Un amigo me contó una vez que algunos pastores atan las patas de las ovejas que se alejan del redil. “¡Qué cruel!”, pensé. Luego, me explicó que se las cargan sobre sus hombros hasta que llegan a su destino: de ese modo, la oveja aprende a mantenerse en el redil y comprende el afecto que les tiene el pastor.
La historia de mi vida es algo parecido.
Mis madre era protestante y mi padre católico no practicante. Durante mi infancia, él trabajaba fuera del país, y sólo volvía a casa unos días al año. Traté de llenar su ausencia estando con mis amigos, pero no era suficiente. No podía entender que Dios es padre, porque me faltaba experimentar la paternidad. De ese modo, me declaré agnóstica, olvidé que tenía alma.
Me declaré agnóstica, olvidé que tenía alma
Cuando me inscribí a la Universidad, pude asistir a clases de filosofía, historia e incluso teología: mis ojos se fueron abriendo a la fe católica, aunque aún mantenía las distancias. En el segundo año, me apunté a un curso sobre los sacramentos. El profesor era un sacerdote del Opus Dei. Con su lenguaje sencillo y profundo, me despertó la curiosidad por los misterios del catolicismo.
A mitad de semestre, el sacerdote habló de “dirección espiritual”. No sabía qué significaba, pero sentía que mi vida necesitaba una dirección, así que me decidí a charlar con él. Entre otras cosas, me aconsejó leer el libro “Rome Sweet Home”, en el que Scott Hahn, un expastor protestante, narra su viaje de fe a la Iglesia católica. Tomé muchas notas y lo vi claro: quería ser católica. El sacerdote me invitó a acudir a mi parroquia para realizar la profesión de fe. Pasó un poco de tiempo y yo aún no había dado el paso.

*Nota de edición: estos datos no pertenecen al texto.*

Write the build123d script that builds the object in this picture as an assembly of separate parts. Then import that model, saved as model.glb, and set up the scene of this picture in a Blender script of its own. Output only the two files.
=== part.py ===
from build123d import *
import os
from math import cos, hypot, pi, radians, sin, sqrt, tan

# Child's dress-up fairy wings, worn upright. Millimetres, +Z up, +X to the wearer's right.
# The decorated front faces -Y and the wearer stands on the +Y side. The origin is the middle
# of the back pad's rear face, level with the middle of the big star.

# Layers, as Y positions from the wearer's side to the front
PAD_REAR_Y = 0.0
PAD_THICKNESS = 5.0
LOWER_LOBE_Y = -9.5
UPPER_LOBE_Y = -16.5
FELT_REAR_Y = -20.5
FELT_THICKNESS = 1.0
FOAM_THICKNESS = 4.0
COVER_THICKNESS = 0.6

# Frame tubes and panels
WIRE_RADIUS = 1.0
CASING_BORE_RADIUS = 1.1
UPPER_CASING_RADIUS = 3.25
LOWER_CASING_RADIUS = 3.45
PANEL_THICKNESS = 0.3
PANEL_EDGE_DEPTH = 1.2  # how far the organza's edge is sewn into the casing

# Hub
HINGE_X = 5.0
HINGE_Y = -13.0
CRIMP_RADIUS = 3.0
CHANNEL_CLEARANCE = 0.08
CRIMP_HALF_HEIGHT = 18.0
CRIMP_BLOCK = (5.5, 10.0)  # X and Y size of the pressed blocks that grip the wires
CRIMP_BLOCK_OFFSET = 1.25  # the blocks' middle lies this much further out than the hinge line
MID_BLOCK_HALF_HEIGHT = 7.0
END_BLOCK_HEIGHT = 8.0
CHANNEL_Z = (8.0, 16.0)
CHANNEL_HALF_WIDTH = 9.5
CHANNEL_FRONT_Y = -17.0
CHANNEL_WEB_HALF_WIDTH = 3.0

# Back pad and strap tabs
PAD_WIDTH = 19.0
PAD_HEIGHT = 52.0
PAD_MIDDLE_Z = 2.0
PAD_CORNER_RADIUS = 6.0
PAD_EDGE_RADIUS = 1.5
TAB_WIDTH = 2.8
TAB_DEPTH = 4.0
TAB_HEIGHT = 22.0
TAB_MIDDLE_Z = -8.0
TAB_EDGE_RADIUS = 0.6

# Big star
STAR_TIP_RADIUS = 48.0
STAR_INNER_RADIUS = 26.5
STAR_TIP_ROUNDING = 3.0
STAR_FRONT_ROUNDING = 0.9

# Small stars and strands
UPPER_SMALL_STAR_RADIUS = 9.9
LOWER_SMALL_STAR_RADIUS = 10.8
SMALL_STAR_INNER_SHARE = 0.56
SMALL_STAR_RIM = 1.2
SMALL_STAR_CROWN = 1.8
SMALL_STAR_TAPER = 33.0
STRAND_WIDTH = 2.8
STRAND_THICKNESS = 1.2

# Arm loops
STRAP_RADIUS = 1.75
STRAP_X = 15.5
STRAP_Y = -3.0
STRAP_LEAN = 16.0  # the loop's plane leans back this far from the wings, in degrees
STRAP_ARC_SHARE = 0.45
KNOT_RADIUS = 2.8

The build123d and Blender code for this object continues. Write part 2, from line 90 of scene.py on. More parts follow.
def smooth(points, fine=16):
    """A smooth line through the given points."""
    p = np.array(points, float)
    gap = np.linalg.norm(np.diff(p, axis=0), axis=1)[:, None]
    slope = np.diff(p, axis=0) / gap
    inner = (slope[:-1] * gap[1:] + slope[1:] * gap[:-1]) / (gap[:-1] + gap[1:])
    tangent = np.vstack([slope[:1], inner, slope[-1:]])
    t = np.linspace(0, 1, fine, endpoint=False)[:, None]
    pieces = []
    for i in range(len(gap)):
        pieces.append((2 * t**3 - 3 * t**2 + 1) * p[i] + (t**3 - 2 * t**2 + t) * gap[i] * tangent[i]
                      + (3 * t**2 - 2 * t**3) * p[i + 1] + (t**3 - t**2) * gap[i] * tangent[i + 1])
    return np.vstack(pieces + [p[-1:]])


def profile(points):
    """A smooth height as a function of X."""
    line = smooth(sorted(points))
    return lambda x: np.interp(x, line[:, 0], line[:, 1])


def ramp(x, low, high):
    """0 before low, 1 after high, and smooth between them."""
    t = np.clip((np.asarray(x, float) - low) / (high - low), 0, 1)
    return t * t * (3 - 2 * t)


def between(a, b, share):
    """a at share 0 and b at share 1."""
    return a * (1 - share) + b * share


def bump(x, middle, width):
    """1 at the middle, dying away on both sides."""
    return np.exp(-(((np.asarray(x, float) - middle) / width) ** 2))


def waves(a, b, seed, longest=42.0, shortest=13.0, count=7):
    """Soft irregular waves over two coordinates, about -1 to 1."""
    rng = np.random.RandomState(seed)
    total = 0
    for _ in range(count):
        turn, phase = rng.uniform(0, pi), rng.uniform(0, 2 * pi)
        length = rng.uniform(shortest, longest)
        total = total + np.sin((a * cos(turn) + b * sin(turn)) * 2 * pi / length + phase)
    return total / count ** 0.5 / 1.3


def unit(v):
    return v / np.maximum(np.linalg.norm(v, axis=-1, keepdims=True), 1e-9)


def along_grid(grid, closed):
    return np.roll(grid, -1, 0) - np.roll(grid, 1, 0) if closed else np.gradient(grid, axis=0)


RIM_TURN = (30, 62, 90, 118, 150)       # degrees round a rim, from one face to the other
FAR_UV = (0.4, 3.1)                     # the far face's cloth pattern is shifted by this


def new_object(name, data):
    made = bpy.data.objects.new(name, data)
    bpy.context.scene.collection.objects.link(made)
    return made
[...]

Me miraba en el espejo y sabía que aquella “no era yo”
Así que volví a mis antiguas costumbres. Dejé de rezar. Sentía un espíritu rebelde que se divertía comportándose mal. Me miraba en el espejo y sabía que aquella “no era yo”. Tuve un novio con el que las cosas fueron bien durante un tiempo, pero tras una fuerte discusión con él comprendí que necesitaba que Alguien allá arriba me orientase en la vida, para vivir con serenidad y sobriamente.
Acabé mis estudios en la universidad. Una tarde, una amiga me dijo que una profesora de la Universidad quería verme. Recordaba mi deseo de hacerme católica y quería saber si necesitaba ayuda. Se desató una tormenta en mi alma. Comprendí que estaba haciendo esperar a Dios, y que me estaba negando a mí misma tantos momentos de felicidad.
Me preparé para recibir la plenitud de la fe en un centro del Opus Dei. En poco tiempo, recibí la comunión y la confirmación. El Señor fue muy bueno conmigo. Atribuyo mi conversión a san Josemaría Escrivá, pues en sus libros encontré inspiración para no desanimarme y seguir el paso de Dios: “La conversión –dice san Josemaría- es cuestión de un momento. La santificación es el trabajo de toda una vida”. Ahora que pertenezco a las 99 ovejas, espero convertirme todos los días.